Quais são os tipos de danos
indenizáveis no estelionato sentimental?
São devidas indenizações por
danos materiais e morais. Os danos materiais correspondem às despesas
extraordinárias decorrentes do relacionamento fraudulento, que não seriam
suportadas em uma relação genuína. Os danos morais decorrem da lesão à
autoestima da vítima, que se sente enganada, humilhada e ridicularizada ao
descobrir que foi ludibriada em seus sentimentos mais íntimos.
Como a teoria do
enriquecimento sem causa se aplica ao estelionato sentimental?
Mesmo que não configurado o
estelionato sentimental, a devolução dos valores seria medida adequada para
evitar o enriquecimento sem causa do beneficiário. Quando há consciência de que
os valores constituem empréstimos e não presentes, especialmente pelo considerável
valor envolvido, surge o dever de restituição para impedir que alguém se
locuplete indevidamente em detrimento de outrem.
Qual é o padrão
comportamental típico do estelionatário sentimental identificado pela
jurisprudência?
O padrão envolve: percepção da
vulnerabilidade emocional e psicológica da vítima, envolvimento amoroso de
curto a médio prazo com fim específico de obter vantagem econômica, promessas
de devolução dos valores, e encerramento abrupto e injustificado do relacionamento
após obter os ganhos desejados. O agente costuma se colocar em posição de
inferioridade e vulnerabilidade para despertar a compaixão da vítima.

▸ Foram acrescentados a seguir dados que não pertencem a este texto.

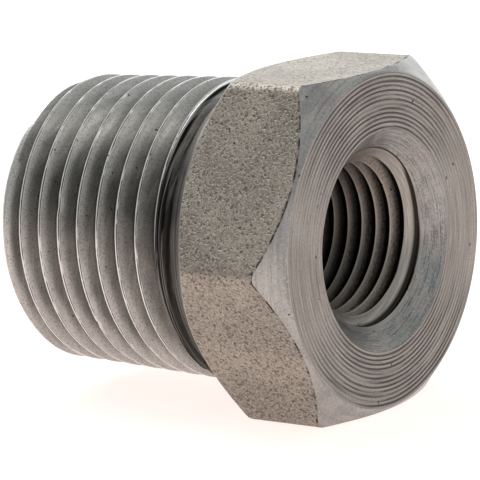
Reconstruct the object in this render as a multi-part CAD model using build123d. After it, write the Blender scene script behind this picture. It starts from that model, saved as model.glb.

Como a diferença de idade e
situação financeira influencia na caracterização do estelionato sentimental?
A disparidade de idade e situação
financeira constitui elemento relevante para demonstrar a vulnerabilidade da
vítima e a estratégia do estelionatário. A escolha de vítimas com melhor
situação financeira e em estado de vulnerabilidade emocional (como viuvez)
evidencia o planejamento e a má-fé na conduta, reforçando a caracterização do
ato ilícito e justificando a aplicação de penalidades mais rigorosas.